Data shown -

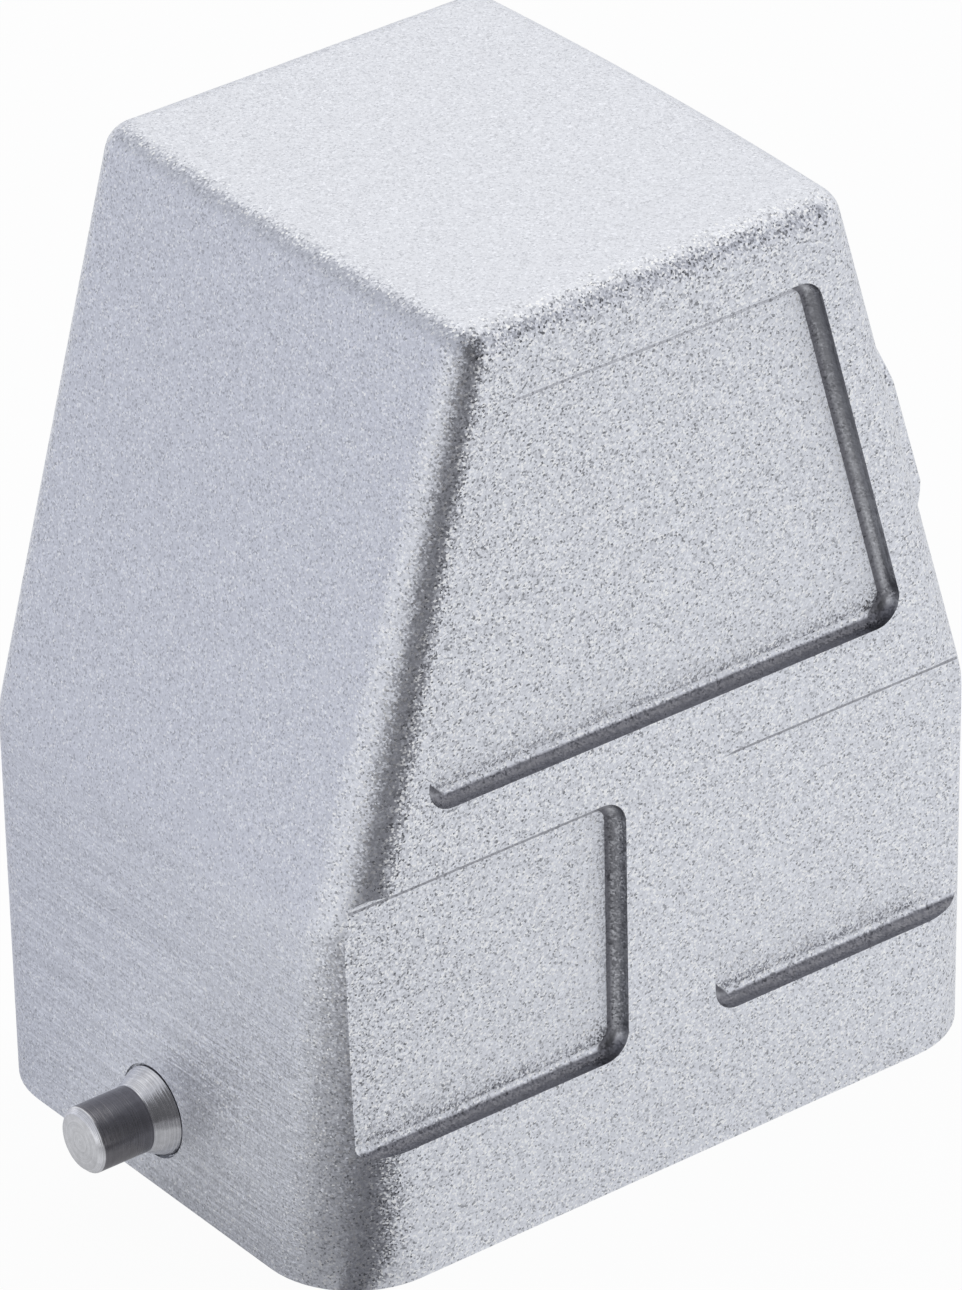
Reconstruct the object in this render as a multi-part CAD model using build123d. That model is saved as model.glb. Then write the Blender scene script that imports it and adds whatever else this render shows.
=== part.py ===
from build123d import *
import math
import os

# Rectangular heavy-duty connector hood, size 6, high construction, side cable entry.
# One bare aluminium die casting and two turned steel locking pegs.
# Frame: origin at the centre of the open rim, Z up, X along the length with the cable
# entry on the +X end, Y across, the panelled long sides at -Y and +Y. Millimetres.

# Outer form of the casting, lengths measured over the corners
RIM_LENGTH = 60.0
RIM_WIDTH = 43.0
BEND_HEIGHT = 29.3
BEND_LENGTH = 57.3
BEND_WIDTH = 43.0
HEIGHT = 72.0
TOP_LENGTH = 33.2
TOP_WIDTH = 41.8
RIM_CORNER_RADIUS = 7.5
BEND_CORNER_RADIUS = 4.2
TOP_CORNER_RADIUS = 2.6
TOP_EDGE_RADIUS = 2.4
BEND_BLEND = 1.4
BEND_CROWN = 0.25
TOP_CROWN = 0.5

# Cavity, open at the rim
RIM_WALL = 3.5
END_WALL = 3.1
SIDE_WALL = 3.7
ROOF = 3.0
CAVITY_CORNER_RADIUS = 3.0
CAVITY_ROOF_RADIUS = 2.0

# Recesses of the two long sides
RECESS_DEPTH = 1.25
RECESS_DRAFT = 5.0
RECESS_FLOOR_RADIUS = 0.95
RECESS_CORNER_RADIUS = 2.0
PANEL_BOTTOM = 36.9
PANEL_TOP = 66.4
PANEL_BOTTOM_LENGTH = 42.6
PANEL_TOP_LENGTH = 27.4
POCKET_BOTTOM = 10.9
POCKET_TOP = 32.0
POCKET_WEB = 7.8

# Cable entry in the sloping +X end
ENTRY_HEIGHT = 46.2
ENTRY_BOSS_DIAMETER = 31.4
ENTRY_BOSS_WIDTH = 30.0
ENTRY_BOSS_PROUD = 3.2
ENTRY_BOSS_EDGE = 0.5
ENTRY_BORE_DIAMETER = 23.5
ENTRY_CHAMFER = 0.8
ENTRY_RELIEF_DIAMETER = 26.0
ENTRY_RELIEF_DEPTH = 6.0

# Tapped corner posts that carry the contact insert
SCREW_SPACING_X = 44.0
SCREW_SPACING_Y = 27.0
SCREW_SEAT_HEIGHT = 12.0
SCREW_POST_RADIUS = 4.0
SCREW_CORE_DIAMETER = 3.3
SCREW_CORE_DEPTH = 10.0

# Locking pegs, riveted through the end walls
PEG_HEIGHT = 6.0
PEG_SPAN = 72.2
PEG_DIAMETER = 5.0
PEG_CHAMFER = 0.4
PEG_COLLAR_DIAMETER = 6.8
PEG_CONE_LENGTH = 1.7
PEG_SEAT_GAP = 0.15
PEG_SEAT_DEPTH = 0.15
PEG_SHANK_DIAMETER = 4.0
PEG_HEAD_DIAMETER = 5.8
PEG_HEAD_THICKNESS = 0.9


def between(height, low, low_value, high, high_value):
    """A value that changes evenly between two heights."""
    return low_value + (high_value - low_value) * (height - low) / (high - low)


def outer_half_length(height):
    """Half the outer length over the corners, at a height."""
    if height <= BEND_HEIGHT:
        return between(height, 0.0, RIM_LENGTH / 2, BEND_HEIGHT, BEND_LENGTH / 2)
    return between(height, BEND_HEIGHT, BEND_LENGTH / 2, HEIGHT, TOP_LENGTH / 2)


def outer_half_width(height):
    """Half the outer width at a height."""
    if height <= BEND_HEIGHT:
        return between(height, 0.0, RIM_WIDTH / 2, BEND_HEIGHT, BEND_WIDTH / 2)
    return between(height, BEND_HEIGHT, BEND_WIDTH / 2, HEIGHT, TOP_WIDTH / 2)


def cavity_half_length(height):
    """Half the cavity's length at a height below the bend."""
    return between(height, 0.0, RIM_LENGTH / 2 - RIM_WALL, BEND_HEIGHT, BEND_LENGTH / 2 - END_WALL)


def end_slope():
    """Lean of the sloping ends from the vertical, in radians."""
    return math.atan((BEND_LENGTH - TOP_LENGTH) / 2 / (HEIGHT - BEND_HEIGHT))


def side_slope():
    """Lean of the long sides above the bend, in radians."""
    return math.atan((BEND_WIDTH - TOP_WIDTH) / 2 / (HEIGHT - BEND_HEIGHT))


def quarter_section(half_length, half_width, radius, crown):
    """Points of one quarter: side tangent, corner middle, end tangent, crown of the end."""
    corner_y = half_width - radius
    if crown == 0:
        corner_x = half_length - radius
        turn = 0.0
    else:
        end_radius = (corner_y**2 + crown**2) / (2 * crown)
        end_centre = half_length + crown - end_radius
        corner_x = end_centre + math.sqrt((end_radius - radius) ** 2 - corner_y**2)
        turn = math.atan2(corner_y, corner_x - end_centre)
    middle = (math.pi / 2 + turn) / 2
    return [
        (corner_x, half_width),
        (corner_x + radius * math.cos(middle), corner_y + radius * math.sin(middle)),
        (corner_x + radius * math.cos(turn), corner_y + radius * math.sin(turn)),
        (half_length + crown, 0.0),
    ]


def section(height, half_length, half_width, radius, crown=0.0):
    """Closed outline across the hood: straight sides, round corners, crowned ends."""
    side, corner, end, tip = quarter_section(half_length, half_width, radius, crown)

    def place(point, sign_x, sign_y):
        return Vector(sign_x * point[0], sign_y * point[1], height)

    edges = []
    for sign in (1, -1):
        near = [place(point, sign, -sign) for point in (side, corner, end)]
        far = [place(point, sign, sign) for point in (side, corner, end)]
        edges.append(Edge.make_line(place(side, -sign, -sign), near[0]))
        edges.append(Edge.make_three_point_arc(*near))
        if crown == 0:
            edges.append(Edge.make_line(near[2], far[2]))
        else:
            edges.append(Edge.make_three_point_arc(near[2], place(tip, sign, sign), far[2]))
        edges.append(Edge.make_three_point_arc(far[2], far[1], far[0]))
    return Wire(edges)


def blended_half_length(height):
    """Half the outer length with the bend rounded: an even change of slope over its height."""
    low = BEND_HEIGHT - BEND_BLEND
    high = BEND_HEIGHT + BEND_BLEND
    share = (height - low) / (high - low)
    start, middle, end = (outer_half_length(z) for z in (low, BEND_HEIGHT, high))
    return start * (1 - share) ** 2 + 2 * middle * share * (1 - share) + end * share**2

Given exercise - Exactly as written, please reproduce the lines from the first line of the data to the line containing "# entry on the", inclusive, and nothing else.

Exercise output -
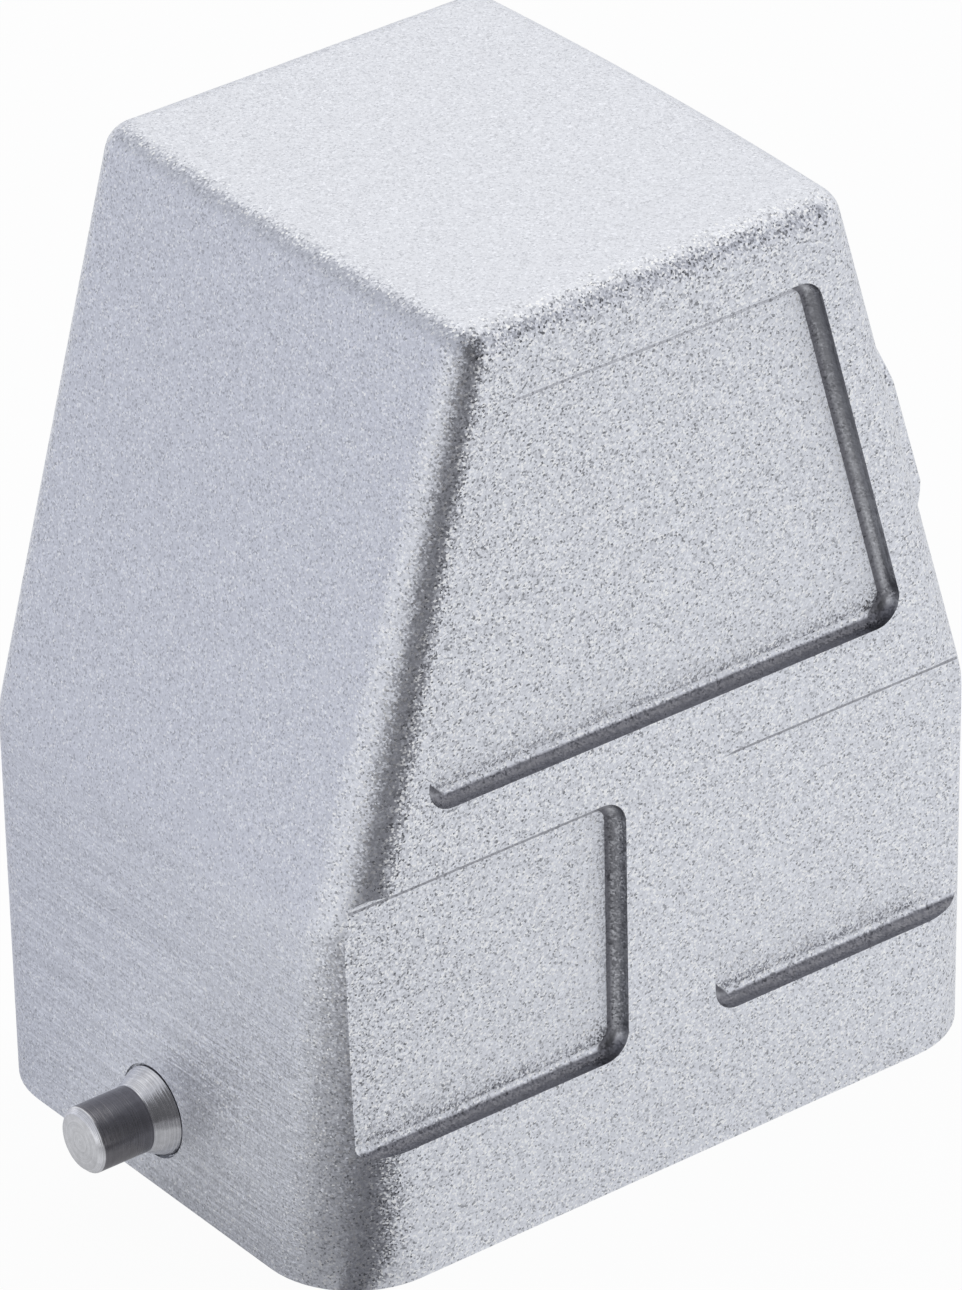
Reconstruct the object in this render as a multi-part CAD model using build123d. That model is saved as model.glb. Then write the Blender scene script that imports it and adds whatever else this render shows.
=== part.py ===
from build123d import *
import math
import os

# Rectangular heavy-duty connector hood, size 6, high construction, side cable entry.
# One bare aluminium die casting and two turned steel locking pegs.
# Frame: origin at the centre of the open rim, Z up, X along the length with the cable
# entry on the +X end, Y across, the panelled long sides at -Y and +Y. Millimetres.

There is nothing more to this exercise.